# Salukies



## shot in the foot (Jan 3, 2010)

Watch the pace on these dogs, and watch the winner turn it on, enjoy jeff


----------



## smitty (Dec 17, 2009)

Wow that is amazing !


----------



## mckee (Oct 28, 2010)

jesus id love that dog for the derby!


----------



## Bugar (Dec 24, 2009)

VERY NICE-cool- TNX- some kinda dog
































smitty said:


> Wow that is amazing !


----------



## Dayhiker (Mar 13, 2010)

Wow. That dog looked like it could run all day!
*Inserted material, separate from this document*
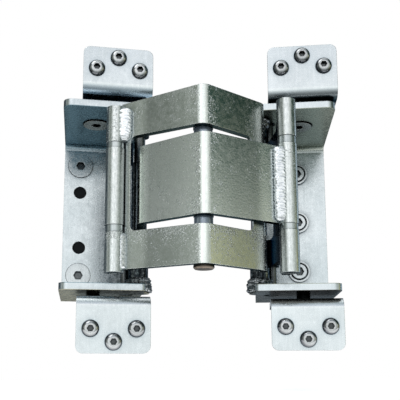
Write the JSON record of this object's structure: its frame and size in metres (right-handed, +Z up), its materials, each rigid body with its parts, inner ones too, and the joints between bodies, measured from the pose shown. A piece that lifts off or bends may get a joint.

Fantastic.


----------



## NoSugarRob (Jun 3, 2010)

the dogs is quite impressive but that little deer thingy brings a whole new meaning to the words fast food







wonder if they catch it....... splendid.


----------



## Bill Hays (Aug 9, 2010)

That's a pretty good pace they're keeping.... about a 2 1/2 minute race, nice! With our Greyhounds they can run full out for about a minute, but at a 90% pace, like the Saluki's were running, I've seen them go for almost 10 minutes while coursing before a relief dog is necessary. Of course in their runs they'll go up and down sometimes 20-30 times before needing to jump in the cool out pools... they're in pretty good shape!


----------



## shot in the foot (Jan 3, 2010)

NoSugarRob said:


> the dogs is quite impressive but that little deer thingy brings a whole new meaning to the words fast food
> 
> 
> 
> ...


It is just used to tees the dogs, and them dogs are running in heat my dogs would drop over in, and my dogs are fit, jeff


----------